### The request:
For the listing that follows, give again exactly the lines from the one with "frame_wire();" to the one with "bpy.context.scene.collection.objects.link(empty)", including both.

----

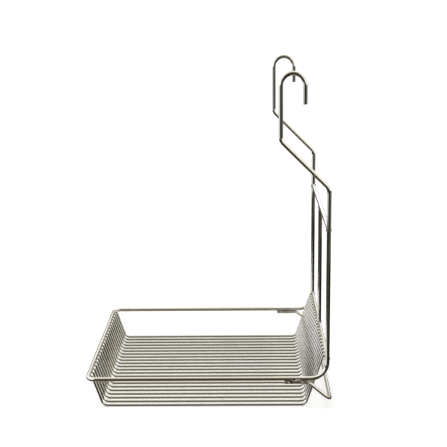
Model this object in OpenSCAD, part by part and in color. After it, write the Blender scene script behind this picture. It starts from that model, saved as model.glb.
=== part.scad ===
// Hanging wire caddy: an open tray of bent wires on a hooked wire frame.
// The caddy stands on its floor wires. +X points to the wall, +Y runs along the wall, +Z is up.
// The origin is at the middle of the footprint, at the underside of the floor wires.

/* [Tray] */
// Reach of the tray, from the outer rim wire to the uprights, centre to centre
tray_reach = 275; // [200:1:330]
// Width of the tray along the wall, from rim to rim, centre to centre
tray_width = 250; // [180:1:320]
// Drop from the rim wire to the floor wires, centre to centre
tray_drop = 36; // [28:0.5:60]
// Lean of the two end walls, in degrees from upright
wall_lean = 18.5; // [8:0.5:24]
// Number of floor wires
floor_wires = 22; // [8:1:24]
// Diameter of a floor wire
floor_wire_d = 2.8; // [2:0.1:3.4]
// Bend radius of a floor wire, on its centre line
floor_bend_r = 7; // [4:0.5:12]
// From a long rim to the nearest floor wire, centre to centre
floor_inset = 10; // [7:0.5:20]
// How far a floor wire stands above the middle of the outer rim wire
rim_tip = 1; // [0:0.5:3]
// How far a floor wire stands above the middle of the back bar
bar_tip = 3; // [0:0.5:5]
// Chamfer on the cut ends of a floor wire
floor_chamfer = 0.4; // [0.1:0.1:0.8]

/* [Frame] */
// Diameter of the frame wire
frame_d = 5; // [4:0.1:6]
// Bend radius at the two outer corners of the rim, on the centre line
rim_corner_r = 9; // [6:0.5:15]
// Bend radius where a rim turns up into an upright, on the centre line
foot_bend_r = 19.5; // [10:0.5:24]
// Rise from the rim to the bend where an upright starts to lean out
jog_rise = 221; // [185:1:270]
// Sideways step from the uprights to the hooks
jog_step = 53; // [40:1:70]
// Slope of that step, in degrees from level
jog_slope = 45; // [35:1:55]
// Bend radius at both ends of the step, on the centre line
jog_bend_r = 11; // [7:0.5:16]
// Rise from the rim to the top of a hook
hook_rise = 346.5; // [300:0.5:420]
// Distance between the two legs of a hook, centre to centre
hook_span = 26; // [18:0.5:32]
// Height of a hook, from its tip to the middle of its top
hook_drop = 33.5; // [20:0.5:45]
// Chamfer on the cut ends of the frame wire and of the spacer
tip_chamfer = 0.5; // [0.1:0.1:1]

/* [Bars] */
// Diameter of the back bar, the upper bar and the centre strut
bar_d = 5; // [3:0.1:6]
// Rise from the rim to the back bar, centre to centre
back_bar_rise = 23; // [23:0.5:60]
// Rise from the rim to the upper bar, centre to centre
upper_bar_rise = 174.5; // [100:0.5:210]

/* [Wall spacer] */
// Diameter of the spacer wire
spacer_d = 4; // [3:0.1:5]
// How far the spacer stands out past the uprights, towards the wall
spacer_proud = 3.5; // [1:0.5:12]
// Drop from the rim to the level run of the spacer, centre to centre
spacer_drop = 26; // [15:0.5:30]
// Level distance that a spacer leg takes to come down from the rim
spacer_fall = 25; // [18:0.5:35]
// Length of leg that lies along the rim, from its cut end to the knee
spacer_grip = 28; // [15:1:60]
// Bend radius at a knee, on the centre line
spacer_knee_r = 12; // [6:0.5:16]
// Bend radius at the two lower corners, on the centre line
spacer_corner_r = 7; // [5:0.5:12]

/* [Welds] */
// Gap that is left for the weld between two wires
weld_gap = 0.1; // [0.05:0.05:0.3]

/* [Hidden] */
$fn = 48;

// A bend draws the wire this much thinner, and the straight wire laps this far into it
bend_thinning = 0.02;
bend_lap = 0.05;

// Heights of the centre lines
floor_z = floor_wire_d / 2;
rim_z = floor_z + tray_drop;
back_bar_z = rim_z + back_bar_rise;
upper_bar_z = rim_z + upper_bar_rise;
jog_foot_z = rim_z + jog_rise;
jog_head_z = jog_foot_z + jog_step * tan(jog_slope);
hook_top_z = rim_z + hook_rise;
hook_tip_z = hook_top_z - hook_drop;

// Places along X of the centre lines
spacer_offset = frame_d / 2 + spacer_proud - spacer_d / 2;
outer_reach = frame_d / 2 + tray_reach + spacer_offset + spacer_d / 2;
rim_x = frame_d / 2 - outer_reach / 2;
upright_x = rim_x + tray_reach;
spacer_x = upright_x + spacer_offset;
hook_leg_x = upright_x - jog_step;
hook_tip_x = hook_leg_x + hook_span;

// The long rims and everything in line with them lie at this distance from the middle
side_y = tray_width / 2;

// A floor wire lies against the inner side of the outer rim wire and of the back bar
rim_touch = (frame_d + floor_wire_d) / 2 + weld_gap;
bar_touch = (bar_d + floor_wire_d) / 2 + weld_gap;
floor_left_x = rim_x + rim_touch / cos(wall_lean) + tray_drop * tan(wall_lean);
floor_right_x = upright_x - bar_touch / cos(wall_lean)
    - (tray_drop + back_bar_rise) * tan(wall_lean);
rim_tip_rise = tray_drop + rim_tip;
bar_tip_rise = tray_drop + back_bar_rise + bar_tip;

// Floor wires are spread evenly between the long rims
floor_pitch = (tray_width - 2 * floor_inset) / (floor_wires - 1);

function wire_name(i) = str("floor_wire_", i < 10 ? "0" : "", i);

// ---- Wire bending ----

function unit(v) = v / norm(v);

// Angle through which a wire turns at corner b, on its way from a to c
function turn_at(a, b, c) = acos(max(-1, min(1, unit(b - a) * unit(c - b))));

// Length that a bend takes from each of its two legs
function bend_reach(points, radii, i) =
    i == 0 || i == len(points) - 1
        ? 0
        : radii[i] * tan(turn_at(points[i - 1], points[i], points[i + 1]) / 2);

// Straight length of wire from a to b. Its end at a can be chamfered.
module rod(a, b, d, chamfer = 0) {
    v = b - a;
    h = norm(v);
    r = d / 2;
    translate(a)
        rotate([0, acos(v.z / h), atan2(v.y, v.x)])
            if (chamfer > 0)
                rotate_extrude()
                    polygon([[0, 0], [r - chamfer, 0], [r, chamfer], [r, h], [0, h]]);
            else
                cylinder(h = h, r = r);
}

// Bend at corner b between the leg that comes from a and the leg that goes to c
module bend(a, b, c, r, d) {
    turn = turn_at(a, b, c);
    ahead = unit(b - a);
    inward = unit(unit(c - b) - ahead * cos(turn));
    axle = cross(ahead, inward);
    middle = b - ahead * r * tan(turn / 2) + inward * r;
    multmatrix([
        [-inward.x, ahead.x, axle.x, middle.x],
        [-inward.y, ahead.y, axle.y, middle.y],
        [-inward.z, ahead.z, axle.z, middle.z],
        [0, 0, 0, 1]
    ])
        rotate_extrude(angle = turn)
            translate([r, 0])
                circle(d = d);
}

// One wire of diameter d, bent at each inner point with that point's radius.
// Each straight length laps a hair into its bends, and the bends are a hair thinner than it.
// A chamfer, where one is given, is cut on both ends of the wire.
module bent_wire(points, radii, d, chamfer = 0) {
    last = len(points) - 1;
    for (i = [0 : last - 1]) {
        ahead = unit(points[i + 1] - points[i]);
        a = points[i] + ahead * (bend_reach(points, radii, i) - (i == 0 ? 0 : bend_lap));
        b = points[i + 1]
            - ahead * (bend_reach(points, radii, i + 1) - (i == last - 1 ? 0 : bend_lap));
        if (i == last - 1)
            rod(b, a, d, chamfer);
        else
            rod(a, b, d, i == 0 ? chamfer : 0);
    }
    for (i = [1 : last - 1])
        bend(points[i - 1], points[i], points[i + 1], radii[i], d - bend_thinning);
}

// ---- Pieces ----

// Half of the frame wire, from the tip of one hook to the outer corner of the rim.
// Each entry is [x, z, bend radius]. The whole wire is this half and its mirror image.
frame_half = [
    [hook_tip_x, hook_tip_z, 0],
    [hook_tip_x, hook_top_z, hook_span / 2],
    [hook_leg_x, hook_top_z, hook_span / 2],
    [hook_leg_x, jog_head_z, jog_bend_r],
    [upright_x, jog_foot_z, jog_bend_r],
    [upright_x, rim_z, foot_bend_r],
    [rim_x, rim_z, rim_corner_r]
];

module frame_wire() {
    last = len(frame_half) - 1;
    points = concat(
        [for (p = frame_half) [p[0], -side_y, p[1]]],
        [for (i = [last : -1 : 0]) [frame_half[i][0], side_y, frame_half[i][1]]]
    );
    radii = concat(
        [for (p = frame_half) p[2]],
        [for (i = [last : -1 : 0]) frame_half[i][2]]
    );
    color("gray")
        bent_wire(points, radii, frame_d, tip_chamfer);
}

// Floor wire number i, counted from the front rim
module floor_wire(i) {
    y = -side_y + floor_inset + (i - 1) * floor_pitch;
    points = [
        [floor_left_x - rim_tip_rise * tan(wall_lean), y, floor_z + rim_tip_rise],
        [floor_left_x, y, floor_z],
        [floor_right_x, y, floor_z],
        [floor_right_x + bar_tip_rise * tan(wall_lean), y, floor_z + bar_tip_rise]
    ];
    color("silver")
        bent_wire(points, [0, floor_bend_r, floor_bend_r, 0], floor_wire_d, floor_chamfer);
}

// Bar between the two uprights, butted against their inner sides
module cross_bar(z) {
    reach = side_y - frame_d / 2 - weld_gap;
    rod([upright_x, -reach, z], [upright_x, reach, z], bar_d);
}

module back_bar() {
    color("gray")
        cross_bar(back_bar_z);
}

module upper_bar() {
    color("gray")
        cross_bar(upper_bar_z);
}

module centre_strut() {
    seat = bar_d / 2 + weld_gap;
    color("gray")
        rod([upright_x, 0, back_bar_z + seat], [upright_x, 0, upper_bar_z - seat], bar_d);
}

// U-shaped wire under the rims. Its two legs lie along the rims, and its level run bears on the wall.
module wall_spacer() {
    grip_z = rim_z - (frame_d + spacer_d) / 2 - weld_gap;
    run_z = rim_z - spacer_drop;
    knee_x = spacer_x - spacer_fall;
    half = [
        [knee_x - spacer_grip, grip_z, 0],
        [knee_x, grip_z, spacer_knee_r],
        [spacer_x, run_z, spacer_corner_r]
    ];
    points = concat(
        [for (p = half) [p[0], -side_y, p[1]]],
        [for (i = [2 : -1 : 0]) [half[i][0], side_y, half[i][1]]]
    );
    radii = concat([for (p = half) p[2]], [for (i = [2 : -1 : 0]) half[i][2]]);
    color("gray")
        bent_wire(points, radii, spacer_d, tip_chamfer);
}

frame_wire();
back_bar();
upper_bar();
centre_strut();
wall_spacer();
for (i = [1 : floor_wires])
    floor_wire(i);
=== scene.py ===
"""Hanging wire shower caddy: the finish of its chromed wires, its welds, and the studio it stands in."""

import math

import bmesh
import bpy
from mathutils import Matrix, Vector, noise


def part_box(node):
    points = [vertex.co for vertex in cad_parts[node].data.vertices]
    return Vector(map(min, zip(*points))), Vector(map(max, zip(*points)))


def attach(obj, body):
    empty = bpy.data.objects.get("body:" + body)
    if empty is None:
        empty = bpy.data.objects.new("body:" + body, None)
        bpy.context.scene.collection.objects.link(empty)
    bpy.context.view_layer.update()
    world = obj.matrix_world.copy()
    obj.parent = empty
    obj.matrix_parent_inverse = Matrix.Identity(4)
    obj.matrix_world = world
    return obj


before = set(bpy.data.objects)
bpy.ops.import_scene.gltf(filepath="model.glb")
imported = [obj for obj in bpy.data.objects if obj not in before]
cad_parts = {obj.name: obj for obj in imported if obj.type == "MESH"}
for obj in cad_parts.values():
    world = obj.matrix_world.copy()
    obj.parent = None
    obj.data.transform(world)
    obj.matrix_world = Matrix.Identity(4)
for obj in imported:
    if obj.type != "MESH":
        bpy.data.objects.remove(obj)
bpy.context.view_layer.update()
mm = 0.001

# ---- Frame wire ----
# One 5 mm low-carbon steel wire, cold drawn, bent on a wire former into hooks, steps, uprights and
# rims, then nickel and bright chrome plated after welding. The arc that joins the wall spacer to the
# front rim scorches both and spits on them.


def linear(hex_colour):
    """Linear red, green, blue and alpha of an sRGB hex colour."""
    shares = [int(hex_colour[i : i + 2], 16) / 255 for i in (1, 3, 5)]
    return [s / 12.92 if s <= 0.04045 else ((s + 0.055) / 1.055) ** 2.4 for s in shares] + [1]


def add(tree, kind, inputs=(), **settings):
    """Adds a node. Settings are its own options, and inputs are values or the sockets that feed it."""
    node = tree.nodes.new(kind)
    for name, value in settings.items():
        setattr(node, name, value)
    for name, value in dict(inputs).items():
        if isinstance(value, bpy.types.NodeSocket):
            tree.links.new(value, node.inputs[name])
        else:
            node.inputs[name].default_value = value
    return node


def new_material(name):
    """An empty material and its node tree."""
    material = bpy.data.materials.new(name)
    material.use_nodes = True
    material.node_tree.nodes.clear()
    return material, material.node_tree


# The front seam lies on the spacer's leg, and the scorched patch is a long oval round its upper edge
spacer_r = 2.0 * mm
spacer_low, spacer_high = [Vector(corner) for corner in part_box("wall_spacer")]
leg_y = spacer_high.y - spacer_r
seam_start = spacer_low.x + 5.6 * mm
seam_length = 15.2 * mm
patch_out, patch_up = 1.0 * mm, 0.4 * mm
patch_middle = (seam_start + seam_length / 2, -leg_y - patch_out, spacer_high.z + patch_up)
patch_half_height, patch_fade = 3.0 * mm, 0.8 * mm
patch_narrowness = 0.42

# Sizes of what marks the plate, and how much rougher it is in a crook and where it is scorched
drawing_wave = 9.0 * mm
orange_peel, peel_depth = 0.5 * mm, 0.0012 * mm
film_patch = 4.0 * mm
crook_reach = 1.6 * mm
spatter_size = 1.6 * mm
crook_roughness, scorch_roughness = 0.22, 0.25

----

### Result of this task:
frame_wire();
back_bar();
upper_bar();
centre_strut();
wall_spacer();
for (i = [1 : floor_wires])
    floor_wire(i);
=== scene.py ===
"""Hanging wire shower caddy: the finish of its chromed wires, its welds, and the studio it stands in."""

import math

import bmesh
import bpy
from mathutils import Matrix, Vector, noise


def part_box(node):
    points = [vertex.co for vertex in cad_parts[node].data.vertices]
    return Vector(map(min, zip(*points))), Vector(map(max, zip(*points)))


def attach(obj, body):
    empty = bpy.data.objects.get("body:" + body)
    if empty is None:
        empty = bpy.data.objects.new("body:" + body, None)
        bpy.context.scene.collection.objects.link(empty)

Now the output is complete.